_WHAT THE TASK ASKS_
State the number of lines below in which the word "FreeCAD" appears. Nothing else belongs in the answer.

_DATA LINES_

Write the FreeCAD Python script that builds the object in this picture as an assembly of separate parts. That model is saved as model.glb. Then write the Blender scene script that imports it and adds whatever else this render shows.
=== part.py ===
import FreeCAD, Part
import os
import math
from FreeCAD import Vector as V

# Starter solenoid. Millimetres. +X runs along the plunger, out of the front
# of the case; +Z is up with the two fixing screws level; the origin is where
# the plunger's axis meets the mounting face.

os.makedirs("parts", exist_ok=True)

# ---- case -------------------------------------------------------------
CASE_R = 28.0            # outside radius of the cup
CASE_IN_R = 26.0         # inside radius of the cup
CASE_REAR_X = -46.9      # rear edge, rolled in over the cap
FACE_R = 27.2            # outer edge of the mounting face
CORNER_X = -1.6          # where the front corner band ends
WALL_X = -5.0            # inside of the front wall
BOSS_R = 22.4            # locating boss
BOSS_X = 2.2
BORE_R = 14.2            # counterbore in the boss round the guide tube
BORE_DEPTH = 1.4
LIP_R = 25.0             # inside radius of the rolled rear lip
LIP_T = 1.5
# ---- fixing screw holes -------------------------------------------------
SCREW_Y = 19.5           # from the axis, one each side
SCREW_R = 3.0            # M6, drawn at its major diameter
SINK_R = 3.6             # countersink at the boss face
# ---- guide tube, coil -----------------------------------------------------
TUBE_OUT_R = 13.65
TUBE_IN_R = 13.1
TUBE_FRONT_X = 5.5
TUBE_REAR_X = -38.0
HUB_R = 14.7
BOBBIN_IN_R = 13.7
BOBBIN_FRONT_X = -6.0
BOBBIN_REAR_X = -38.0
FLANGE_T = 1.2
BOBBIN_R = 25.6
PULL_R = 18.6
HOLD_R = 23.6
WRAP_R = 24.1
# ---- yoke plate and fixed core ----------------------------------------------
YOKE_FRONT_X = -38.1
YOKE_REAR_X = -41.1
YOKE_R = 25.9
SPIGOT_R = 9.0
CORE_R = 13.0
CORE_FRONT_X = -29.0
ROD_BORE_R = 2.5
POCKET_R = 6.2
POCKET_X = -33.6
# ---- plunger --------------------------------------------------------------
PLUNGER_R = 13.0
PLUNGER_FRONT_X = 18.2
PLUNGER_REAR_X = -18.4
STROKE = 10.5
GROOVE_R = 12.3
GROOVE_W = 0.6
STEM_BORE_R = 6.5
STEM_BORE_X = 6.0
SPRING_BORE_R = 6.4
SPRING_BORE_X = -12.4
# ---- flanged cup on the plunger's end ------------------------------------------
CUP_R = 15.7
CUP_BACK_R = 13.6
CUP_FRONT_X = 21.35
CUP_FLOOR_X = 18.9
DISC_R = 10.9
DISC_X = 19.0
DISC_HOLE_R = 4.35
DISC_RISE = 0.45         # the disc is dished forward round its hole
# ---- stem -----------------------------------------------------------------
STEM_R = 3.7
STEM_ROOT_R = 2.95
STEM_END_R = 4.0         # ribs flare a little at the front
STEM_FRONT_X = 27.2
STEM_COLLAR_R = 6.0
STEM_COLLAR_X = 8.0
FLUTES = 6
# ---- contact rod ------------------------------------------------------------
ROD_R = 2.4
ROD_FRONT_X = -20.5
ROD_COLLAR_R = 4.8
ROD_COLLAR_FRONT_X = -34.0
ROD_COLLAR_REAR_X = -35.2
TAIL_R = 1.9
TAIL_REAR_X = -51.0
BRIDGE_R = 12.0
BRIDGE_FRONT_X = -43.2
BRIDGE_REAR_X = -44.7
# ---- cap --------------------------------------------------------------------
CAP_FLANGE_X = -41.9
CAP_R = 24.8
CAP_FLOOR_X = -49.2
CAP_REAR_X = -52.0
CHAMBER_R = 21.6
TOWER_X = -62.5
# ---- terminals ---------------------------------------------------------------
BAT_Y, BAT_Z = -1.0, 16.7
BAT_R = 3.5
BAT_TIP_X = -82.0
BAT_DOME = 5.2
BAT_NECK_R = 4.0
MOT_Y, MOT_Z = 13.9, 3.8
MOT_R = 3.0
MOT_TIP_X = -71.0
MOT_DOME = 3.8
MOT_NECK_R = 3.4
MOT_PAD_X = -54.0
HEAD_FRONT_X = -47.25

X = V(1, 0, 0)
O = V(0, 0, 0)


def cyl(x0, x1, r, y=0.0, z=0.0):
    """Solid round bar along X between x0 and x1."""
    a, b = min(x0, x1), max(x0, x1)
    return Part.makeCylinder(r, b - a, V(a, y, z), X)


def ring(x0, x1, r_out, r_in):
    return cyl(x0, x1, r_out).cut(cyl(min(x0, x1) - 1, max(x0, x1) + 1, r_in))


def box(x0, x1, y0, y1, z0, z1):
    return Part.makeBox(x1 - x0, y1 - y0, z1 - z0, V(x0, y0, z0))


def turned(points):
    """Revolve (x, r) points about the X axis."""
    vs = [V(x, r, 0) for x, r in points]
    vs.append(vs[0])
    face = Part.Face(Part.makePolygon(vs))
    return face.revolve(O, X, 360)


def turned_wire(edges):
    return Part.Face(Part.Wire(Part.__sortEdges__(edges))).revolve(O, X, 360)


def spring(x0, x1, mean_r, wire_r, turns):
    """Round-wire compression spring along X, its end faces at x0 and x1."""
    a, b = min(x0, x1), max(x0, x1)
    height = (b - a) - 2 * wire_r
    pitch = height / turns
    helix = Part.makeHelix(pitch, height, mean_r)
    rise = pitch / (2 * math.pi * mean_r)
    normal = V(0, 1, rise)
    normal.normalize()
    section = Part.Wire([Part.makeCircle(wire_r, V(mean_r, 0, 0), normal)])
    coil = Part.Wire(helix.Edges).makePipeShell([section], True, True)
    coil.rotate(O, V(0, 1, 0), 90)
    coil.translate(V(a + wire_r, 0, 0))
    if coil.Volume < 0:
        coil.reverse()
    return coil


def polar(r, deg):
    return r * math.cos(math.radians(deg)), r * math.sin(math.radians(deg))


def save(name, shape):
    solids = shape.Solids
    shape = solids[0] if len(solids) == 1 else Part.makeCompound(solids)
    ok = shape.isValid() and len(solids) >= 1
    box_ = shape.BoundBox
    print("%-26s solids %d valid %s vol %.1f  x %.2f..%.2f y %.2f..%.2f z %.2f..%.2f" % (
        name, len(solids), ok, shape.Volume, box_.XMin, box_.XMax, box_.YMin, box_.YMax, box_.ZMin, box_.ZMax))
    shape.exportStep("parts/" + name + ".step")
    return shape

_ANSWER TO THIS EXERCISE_
3